Intel used Total War: Three Kingdoms and Remnant: From The Ashes as examples. In Total War, Intel optimized features like A.I. animations and physics specifically for its own platform, which the company claims results in six times more soldiers on screen at a time.
For real performance comparisons, we will need to test these chips ourselves. However, I expect results similar to last year’s comparison.
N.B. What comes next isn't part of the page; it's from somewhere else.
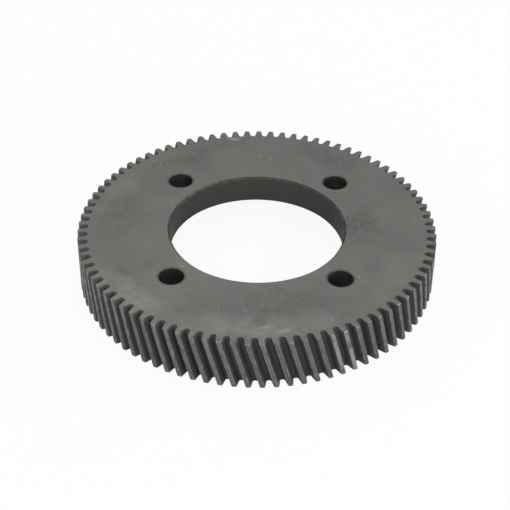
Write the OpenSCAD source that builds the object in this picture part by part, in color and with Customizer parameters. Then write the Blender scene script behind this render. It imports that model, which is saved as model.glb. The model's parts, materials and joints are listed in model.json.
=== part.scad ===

Intel’s long struggle with thw 10nm process was supposed to be over in 2019 with the introduction of 10th-gen processors. That’s true for mobile, where Intel has launched its 10th-gen Ice Lake chips. The selection is limited to only low-powered U and Y-series chips, topping out at 15 watts. Anything higher still uses the 14nm process, including these new desktop chips.
It’s not something Intel talks much about, but it’s proving to be a barrier to staying competitive with AMD. Shrinking the size of the die is all about transistor count. Intel used to double the transistor count every year or two, but has been stuck on 14nm for almost six years now. AMD, meanwhile, has already moved to a 7nm node, in 2019, which is equivalent to Intel’s 10nm.
As Intel’s major desktop release in 2020, 10th-gen Comet Lake-S confirms that we won’t get 10nm desktop chips until 2021 at the earliest. The successor to Comet Lake-S will be Rocket Lake, which is rumored to use a hybrid chiplet design, but still not a full embrace of 10nm. Meanwhile, AMD has its next-generation Ryzen 4000 desktop chips set for release later this year.
Intel’s 10th-gen still also doesn’t support PCIe 4.0. The latest generation of PCIe provides double the bandwidth of the previous generation, up to 32GB per second. That won’t affect performance of graphics cards much for now, but you can expect M.2 SSDs to get a bump in speed thanks to PCIe 4.0. AMD moved to this new standard with Ryzen 3000 as well, and we’re already seeing the first wave of PCIe 4.0 SSDs.